## Start

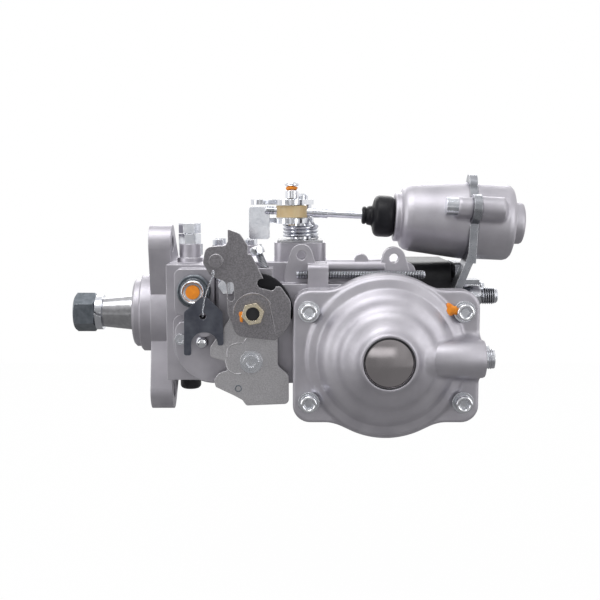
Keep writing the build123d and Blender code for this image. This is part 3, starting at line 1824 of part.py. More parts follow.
# One file for each piece
export_step(Compound([drive_shaft(), key_blank()]), "parts/drive_shaft.step")
export_step(spring_washer(), "parts/spring_washer.step")
export_step(shaft_nut(), "parts/shaft_nut.step")
export_step(pump_housing(), "parts/pump_housing.step")
export_step(drive_bush(), "parts/drive_bush.step")
export_step(shaft_seal(), "parts/shaft_seal.step")
export_step(Compound([feed_pump_ring(), feed_pump_plate()]), "parts/feed_pump_ring.step")
export_step(Compound([feed_pump_rotor()] + feed_pump_vanes()), "parts/feed_pump_rotor.step")
export_step(governor_drive_gear(), "parts/governor_drive_gear.step")
export_step(Compound([governor_shaft(), lever_pin()]), "parts/governor_pins.step")
export_step(flyweight_carrier(), "parts/flyweight_carrier.step")
export_step(flyweight(0), "parts/flyweight_1.step")
export_step(flyweight(1), "parts/flyweight_2.step")
export_step(governor_sleeve(), "parts/governor_sleeve.step")
export_step(governor_lever(), "parts/governor_lever.step")
export_step(roller_ring(), "parts/roller_ring.step")
export_step(Compound(rollers() + roller_pins() + [timing_pin()]), "parts/rollers_and_pins.step")
export_step(timing_piston(), "parts/timing_piston.step")
export_step(Compound([timing_cover(-1), timing_cover(1)]), "parts/timing_covers.step")
export_step(cam_plate(), "parts/cam_plate.step")
export_step(plunger(), "parts/distributor_plunger.step")
export_step(spring_bridge(), "parts/spring_bridge.step")
export_step(return_springs(), "parts/plunger_return_springs.step")
export_step(spill_collar(), "parts/spill_collar.step")
export_step(distributor_head(), "parts/distributor_head.step")
export_step(Compound(head_screws() + timing_screws() + cover_screws()), "parts/casting_screws.step")
export_step(
    Compound(delivery_holders() + delivery_valves() + [central_plug()]), "parts/delivery_fittings.step"
)
export_step(shutoff_solenoid(), "parts/shutoff_solenoid.step")
export_step(solenoid_armature(), "parts/solenoid_armature.step")
export_step(cover_gasket(), "parts/cover_gasket.step")
export_step(governor_cover(), "parts/governor_cover.step")
export_step(
    Compound([full_load_screw(), stop_screw(), stop_pin()]),
    "parts/adjusting_screws.step",
)
export_step(boost_cover(), "parts/boost_cover.step")
export_step(
    Compound(boost_cover_screws() + boost_cover_washers() + [bracket_screw(), bracket_washer_ring()]),
    "parts/cover_fixings.step",
)
export_step(core_plug(), "parts/core_plug.step")
export_step(boost_port_stub(), "parts/boost_port_stub.step")
export_step(boost_diaphragm(), "parts/boost_diaphragm.step")
export_step(boost_pin(), "parts/boost_pin.step")
export_step(throttle_shaft(), "parts/throttle_shaft.step")
export_step(throttle_lever(), "parts/throttle_lever.step")
export_step(throttle_nut(), "parts/throttle_nut.step")
export_step(bracket_plate(), "parts/bracket_plate.step")
export_step(seal_tag(), "parts/seal_tag.step")
export_step(tag_wire(), "parts/tag_wire.step")
export_step(fuel_inlet_union(), "parts/fuel_inlet_union.step")
export_step(transport_plug(), "parts/transport_plug.step")
export_step(Compound([overflow_valve(), pressure_valve()]), "parts/valves.step")
export_step(Compound([lock_bolt(), lock_nut()]), "parts/lock_bolt.step")
export_step(port_cap(), "parts/port_cap.step")
export_step(start_base_plate(), "parts/start_base_plate.step")
export_step(
    Compound([start_shaft(), start_lever(), start_lever_top()]), "parts/start_lever.step"
)
export_step(torsion_spring(), "parts/torsion_spring.step")
export_step(swivel(), "parts/swivel.step")
export_step(Compound([clamp_screw(), clamp_nut()]), "parts/clamp_screw.step")
export_step(pull_rod(), "parts/pull_rod.step")
export_step(boot(), "parts/boot.step")
export_step(actuator_front(), "parts/actuator_front.step")
export_step(Compound([actuator_rear(), actuator_cap()]), "parts/actuator_rear.step")
export_step(actuator_bracket(), "parts/actuator_bracket.step")
export_step(Compound(actuator_screws() + [foot_screw()]), "parts/actuator_screws.step")
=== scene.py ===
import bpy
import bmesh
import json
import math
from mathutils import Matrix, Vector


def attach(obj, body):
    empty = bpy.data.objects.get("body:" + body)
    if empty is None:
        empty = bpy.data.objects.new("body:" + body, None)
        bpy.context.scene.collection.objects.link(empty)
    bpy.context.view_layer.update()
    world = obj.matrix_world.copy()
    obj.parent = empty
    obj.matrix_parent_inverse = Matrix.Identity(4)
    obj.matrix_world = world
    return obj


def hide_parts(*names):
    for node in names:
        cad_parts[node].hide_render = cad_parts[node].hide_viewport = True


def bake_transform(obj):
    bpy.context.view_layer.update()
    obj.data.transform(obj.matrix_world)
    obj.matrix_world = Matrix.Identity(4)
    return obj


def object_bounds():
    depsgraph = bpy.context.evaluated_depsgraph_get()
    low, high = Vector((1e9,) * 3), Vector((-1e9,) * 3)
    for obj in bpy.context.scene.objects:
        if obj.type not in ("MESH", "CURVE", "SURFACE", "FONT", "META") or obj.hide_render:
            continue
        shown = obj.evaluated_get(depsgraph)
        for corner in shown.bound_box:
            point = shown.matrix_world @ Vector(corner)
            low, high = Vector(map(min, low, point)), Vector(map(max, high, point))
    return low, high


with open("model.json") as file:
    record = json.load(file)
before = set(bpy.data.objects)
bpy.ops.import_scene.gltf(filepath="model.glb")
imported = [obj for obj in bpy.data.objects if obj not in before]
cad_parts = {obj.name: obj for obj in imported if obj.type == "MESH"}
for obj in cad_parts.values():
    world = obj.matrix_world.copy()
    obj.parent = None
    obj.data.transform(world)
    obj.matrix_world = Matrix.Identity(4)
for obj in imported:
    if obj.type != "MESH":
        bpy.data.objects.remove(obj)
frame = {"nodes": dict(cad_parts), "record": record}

# %% [markdown]
# # A diesel injection pump, dressed over its CAD frame
# The frame brings every machined piece at its true size and place, in metres. Blender's share
# is what a camera sees: finishes, threads, paint marks, and small shapes too fine for the CAD.
# The CAD box is kept first, because the dressed pump may not grow beyond it.

MM = 0.001
cad_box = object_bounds()
print("CAD box, metres:", [[round(v, 4) for v in corner] for corner in cad_box])

# %% [markdown]
# ## The camera
# The photograph is taken square on to the governor cover, from a little above, with a lens long
# enough to keep the boost cover round. A 60 mm lens at 0.71 m gives that. The camera looks at a
# point on the shaft's axis, so that its height alone sets how much of each top face shows.

# %% Camera at the photograph's angle
camera_target = Vector((101.5, 0.0, 8.6)) * MM
camera_distance = 0.714
camera_elevation = math.radians(6.0)
camera_data = bpy.data.cameras.new("photo_camera")
camera_data.lens = 60.0
camera_data.sensor_width = 36.0
camera = bpy.data.objects.new("photo_camera", camera_data)
camera.location = camera_target + camera_distance * Vector(
    (0.0, -math.cos(camera_elevation), math.sin(camera_elevation))
)
camera.rotation_euler = (math.pi / 2 - camera_elevation, 0.0, 0.0)
bpy.context.collection.objects.link(camera)
bpy.context.scene.camera = camera
bpy.context.scene.view_settings.view_transform = "Standard"
print("camera at", [round(v, 3) for v in camera.location])

# %% [markdown]
# ## A white studio with a dim room behind the camera
# The pump is shown on pure white, so camera rays see white everywhere. Bare metal is drawn by
# what it mirrors: in a room that is white all round it goes flat and pale. So the mirrored room
# is white above, at the sides and behind the pump, and falls to a dim grey behind the camera.
# That darkness is what models the turned edges and the hexagons. One low strip of light in it
# gives the polished disc its bright bar. Matt surfaces get a plain level of their own.

# %% Light path masks
studio_level = 0.5


def ray_mask(tree, *kinds):
    path = tree.nodes.new("ShaderNodeLightPath")
    mask = path.outputs[kinds[0]]
    for kind in kinds[1:]:
        either = tree.nodes.new("ShaderNodeMath")
        either.operation = "MAXIMUM"
        tree.links.new(mask, either.inputs[0])
        tree.links.new(path.outputs[kind], either.inputs[1])
        mask = either.outputs[0]
    return mask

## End

* [WHAT TO PRODUCE]:
Begin with the line that has "shown = obj.evaluated_get(depsgraph)" in the listing above and end after the line that has "v in camera.location])"; output those lines exactly.

* [TASK RESPONSE]:
        shown = obj.evaluated_get(depsgraph)
        for corner in shown.bound_box:
            point = shown.matrix_world @ Vector(corner)
            low, high = Vector(map(min, low, point)), Vector(map(max, high, point))
    return low, high


with open("model.json") as file:
    record = json.load(file)
before = set(bpy.data.objects)
bpy.ops.import_scene.gltf(filepath="model.glb")
imported = [obj for obj in bpy.data.objects if obj not in before]
cad_parts = {obj.name: obj for obj in imported if obj.type == "MESH"}
for obj in cad_parts.values():
    world = obj.matrix_world.copy()
    obj.parent = None
    obj.data.transform(world)
    obj.matrix_world = Matrix.Identity(4)
for obj in imported:
    if obj.type != "MESH":
        bpy.data.objects.remove(obj)
frame = {"nodes": dict(cad_parts), "record": record}

# %% [markdown]
# # A diesel injection pump, dressed over its CAD frame
# The frame brings every machined piece at its true size and place, in metres. Blender's share
# is what a camera sees: finishes, threads, paint marks, and small shapes too fine for the CAD.
# The CAD box is kept first, because the dressed pump may not grow beyond it.

MM = 0.001
cad_box = object_bounds()
print("CAD box, metres:", [[round(v, 4) for v in corner] for corner in cad_box])

# %% [markdown]
# ## The camera
# The photograph is taken square on to the governor cover, from a little above, with a lens long
# enough to keep the boost cover round. A 60 mm lens at 0.71 m gives that. The camera looks at a
# point on the shaft's axis, so that its height alone sets how much of each top face shows.

# %% Camera at the photograph's angle
camera_target = Vector((101.5, 0.0, 8.6)) * MM
camera_distance = 0.714
camera_elevation = math.radians(6.0)
camera_data = bpy.data.cameras.new("photo_camera")
camera_data.lens = 60.0
camera_data.sensor_width = 36.0
camera = bpy.data.objects.new("photo_camera", camera_data)
camera.location = camera_target + camera_distance * Vector(
    (0.0, -math.cos(camera_elevation), math.sin(camera_elevation))
)
camera.rotation_euler = (math.pi / 2 - camera_elevation, 0.0, 0.0)
bpy.context.collection.objects.link(camera)
bpy.context.scene.camera = camera
bpy.context.scene.view_settings.view_transform = "Standard"
print("camera at", [round(v, 3) for v in camera.location])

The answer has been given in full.